Yoon Ahn sent a collection down the runway that lived in the liminal space between the raw earth and the polished metropolis. For Spring/Summer 2027, AMBUSH traded its signature cyberpunk sheen for something closer to a post-industrial pastoral, where technical fabrics met organic forms.
The hardware remained unmistakably AMBUSH. Chunky zippers, industrial-grade D-rings, and the brand’s distinctive toggle closures punctuated every look, ensuring that even the most organic silhouette carried the label’s unmistakable tension.
Color came in the form of oxidized clay, dried moss, and concrete grey, a palette that grounded the collection in the physical world rather than the digital one. The absence of glossy black — AMBUSH’s longtime anchor — was the most telling editorial choice.
Ahn described the collection as an exploration of how clothing behaves when the boundary between indoors and outdoors dissolves. The result was a series of transitional pieces: rain shells that doubled as dust covers, trousers that zipped into shorts, and bags that collapsed into pouches.
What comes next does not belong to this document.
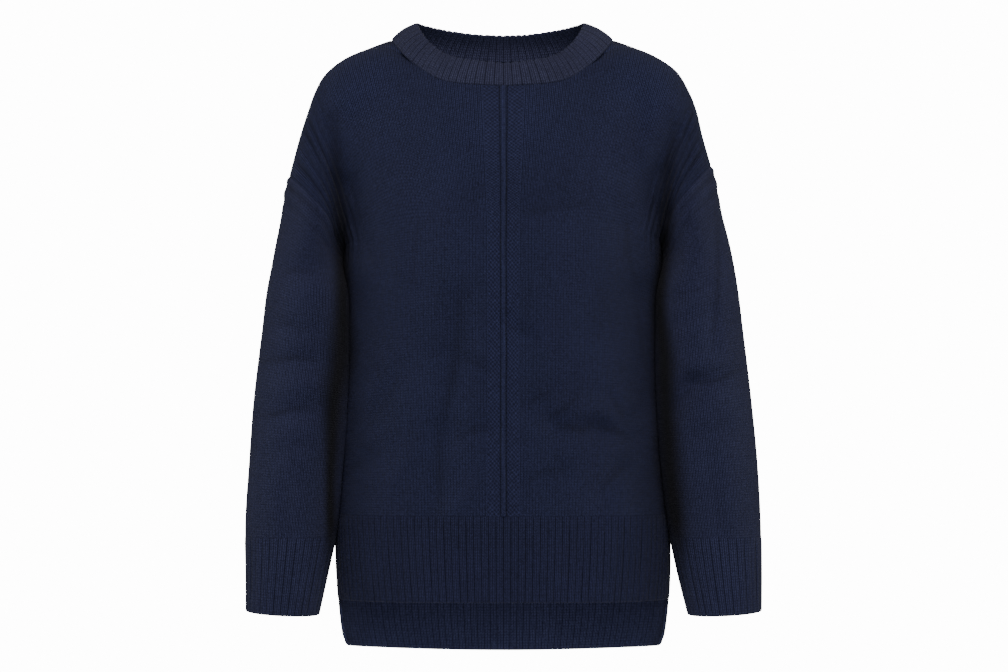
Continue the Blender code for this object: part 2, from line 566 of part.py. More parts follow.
def build_wall(name, cloth, is_tube, material):
    """Closed wall: raised outer points over plain inner ones, joined around the edges."""
    points, normal, relief = cloth
    outer = points + normal * relief[..., None]
    inner = points - normal * wall_thickness(points)[..., None]
    rows, columns = points.shape[:2]
    mesh = bpy.data.meshes.new(name)
    shape = bmesh.new()
    skins = []
    for skin in (outer, inner):
        skins.append([[shape.verts.new(point) for point in line] for line in skin])
    last = columns if is_tube else columns - 1
    for grid in skins:
        for i in range(rows - 1):
            for j in range(last):
                k = (j + 1) % columns
                shape.faces.new((grid[i][j], grid[i][k], grid[i + 1][k], grid[i + 1][j]))
    for i in (0, rows - 1):
        for j in range(last):
            k = (j + 1) % columns
            shape.faces.new((skins[0][i][j], skins[0][i][k], skins[1][i][k], skins[1][i][j]))
    if not is_tube:
        for j in (0, columns - 1):
            for i in range(rows - 1):
                shape.faces.new((skins[0][i][j], skins[0][i + 1][j], skins[1][i + 1][j], skins[1][i][j]))
    bmesh.ops.recalc_face_normals(shape, faces=shape.faces)
    shape.to_mesh(mesh)
    shape.free()
    mesh.shade_smooth()
    mesh.materials.append(material)
    piece = bpy.data.objects.new(name, mesh)
    bpy.context.scene.collection.objects.link(piece)
    return piece


def rib_relief(rows, columns):
    """Every second column stands out."""
    return np.tile(np.where(np.arange(columns) % 2 == 1, RIB_RELIEF, 0.0), (rows, 1))


def panel_rows(courses):
    above = np.linspace(0.0, UNDERARM_ROW, courses[0] + 1)
    below = UNDERARM_ROW + (1.0 - UNDERARM_ROW) * np.linspace(0.0, 1.0, courses[1] + 1) ** 1.3
    return np.concatenate((above, below[1:]))


def half_columns(wales):
    """Columns of half a panel, closer where the neckband turns toward the shoulder."""
    turn = np.linspace(0.0, np.pi / 2.0, wales[0] + 1)
    below_neck = NECK_SHARE * (0.35 * turn / turn[-1] + 0.65 * np.sin(turn))
    below_fold = np.linspace(NECK_SHARE, 1.0, wales[1] + 1)
    return np.concatenate((below_neck[1:], below_fold[1:]))


def build_panels(materials):
    rib = np.array(CENTRE_RIB) / HALF_FLAT
    half = np.concatenate((rib, half_columns(FRONT_WALES)))
    columns = np.concatenate((-half[::-1], half))
    rows = panel_rows(FRONT_COURSES)
    height = np.where(np.abs(columns) <= rib[0], CENTRE_RELIEF[0], 0.0)
    height = np.where(np.abs(columns) == rib[1], CENTRE_RELIEF[1], height)
    relief = np.tile(height, (len(rows), 1))
    build_wall("front_panel", panel("front", columns, rows, relief), False, materials["panel"])
    half = half_columns(BACK_WALES)
    columns = np.concatenate((-half[::-1], [0.0], half))
    rows = panel_rows(BACK_COURSES)
    relief = np.zeros((len(rows), len(columns)))
    build_wall("back_panel", panel("back", columns, rows, relief), False, materials["panel"])


def build_hems(materials):
    columns = np.linspace(-1.0, 1.0, 2 * HEM_RIBS + 1)
    relief = rib_relief(RIB_COURSES + 1, len(columns))
    for face, hem in (("front", FRONT_HEM), ("back", BACK_HEM)):
        first = 1.0 + SEAM_GAP / (PANEL_END["middle"] - hem["middle"])
        rows = np.linspace(first, 2.0, RIB_COURSES + 1)
        build_wall(face + "_hem_rib", panel(face, columns, rows, relief), False, materials["rib"])


def build_sleeves(materials):
    # The sides of a sleeve meet the rows of the two panels at the armhole.
    in_front = np.linspace(0.0, np.pi, FRONT_COURSES[0] + 1)
    behind = np.linspace(np.pi, 2.0 * np.pi, BACK_COURSES[0] + 1)
    turns = np.concatenate((in_front, behind[1:-1]))
    rows = np.linspace(0.0, 1.0, SLEEVE_COURSES + 1)
    plain = np.zeros((len(rows), len(turns)))
    cuff_turns = np.arange(2 * CUFF_RIBS) * np.pi / CUFF_RIBS
    first = 1.0 + SEAM_GAP / (CUFF_TOP - CUFF_END["outer"])
    cuff_rows = np.linspace(first, 2.0, RIB_COURSES + 1)
    ribs = rib_relief(len(cuff_rows), len(cuff_turns))
    for side in ("left", "right"):
        cloth = sleeve(side, turns, rows, plain)
        build_wall(side + "_sleeve", cloth, True, materials["sleeve"])
        cloth = sleeve(side, cuff_turns, cuff_rows, ribs)
        build_wall(side + "_cuff", cloth, True, materials["rib"])


def build_neckband(materials):
    count = 2 * NECK_RIBS
    angles = -180.0 + (np.arange(count) + 0.5) * 360.0 / count
    rows = np.linspace(0.0, 1.0, NECK_COURSES + 1)
    cloth = neckband(angles, rows, rib_relief(len(rows), count))
    build_wall("neckband", cloth, True, materials["neckband"])


def main():
    for old in list(bpy.data.objects):
        bpy.data.objects.remove(old, do_unlink=True)
    materials = {name: cloth_material(name) for name in YARN}
    build_panels(materials)
    build_hems(materials)
    build_sleeves(materials)
    build_neckband(materials)


main()
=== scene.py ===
"""Looks of the knit sweater: the visible cloth, its yarn, the light and the camera.

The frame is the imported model. The first part repeats the sizes, tables and section functions of
the solids, because the visible cloth follows the same form at a finer pitch. Two things differ:
the sleeves reach further in under the arm and lie closer to the body, and CREASES adds small folds.
"""

import math

import bpy
import numpy as np
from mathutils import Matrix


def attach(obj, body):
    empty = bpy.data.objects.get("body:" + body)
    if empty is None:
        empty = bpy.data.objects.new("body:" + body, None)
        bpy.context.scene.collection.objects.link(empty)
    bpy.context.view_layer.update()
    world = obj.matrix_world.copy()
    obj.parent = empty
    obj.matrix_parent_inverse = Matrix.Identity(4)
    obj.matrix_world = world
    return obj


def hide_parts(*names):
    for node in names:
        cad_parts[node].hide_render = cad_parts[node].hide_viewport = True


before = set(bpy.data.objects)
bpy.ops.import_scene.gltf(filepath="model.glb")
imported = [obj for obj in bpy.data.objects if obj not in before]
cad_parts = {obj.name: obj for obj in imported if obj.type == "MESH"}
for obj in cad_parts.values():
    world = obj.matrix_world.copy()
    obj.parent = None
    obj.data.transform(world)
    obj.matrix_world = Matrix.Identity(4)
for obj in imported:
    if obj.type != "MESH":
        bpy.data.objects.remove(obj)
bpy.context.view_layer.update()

# ---- camera --------------------------------------------------------------------------------
PIXEL = 0.0011           # metres to a pixel of the photo, at Y = 0
PHOTO_WIDTH = 1008       # in pixels
SENSOR = 36.0            # width of the camera's sensor, in millimetres
CAMERA_DISTANCE = 3.1
CAMERA_PLACE = (0.00055, -CAMERA_DISTANCE, -0.3146)  # opposite the middle of the photo
CAMERA_REACH = 40.0      # farthest thing that the camera sees

camera_data = bpy.data.cameras.new("camera")
camera_data.sensor_width = SENSOR
camera_data.lens = SENSOR * CAMERA_DISTANCE / (PHOTO_WIDTH * PIXEL)
camera_data.clip_end = CAMERA_REACH
camera = bpy.data.objects.new("camera", camera_data)
camera.location = CAMERA_PLACE
camera.rotation_euler = (math.pi / 2.0, 0.0, 0.0)
bpy.context.scene.collection.objects.link(camera)
bpy.context.scene.camera = camera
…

The defining silhouette of the season was a modular cargo jacket constructed from recycled nylon bonded to a cotton drill base, its seams left exposed and its pockets arranged in asymmetrical clusters that referenced both military surplus and architectural blueprints.
Retail buyers in the front row noted the collection’s accessibility. While AMBUSH has occasionally veered into pure conceptualism, this season felt grounded and salable, with at least five looks that could translate directly to the brand’s flagships without dilution.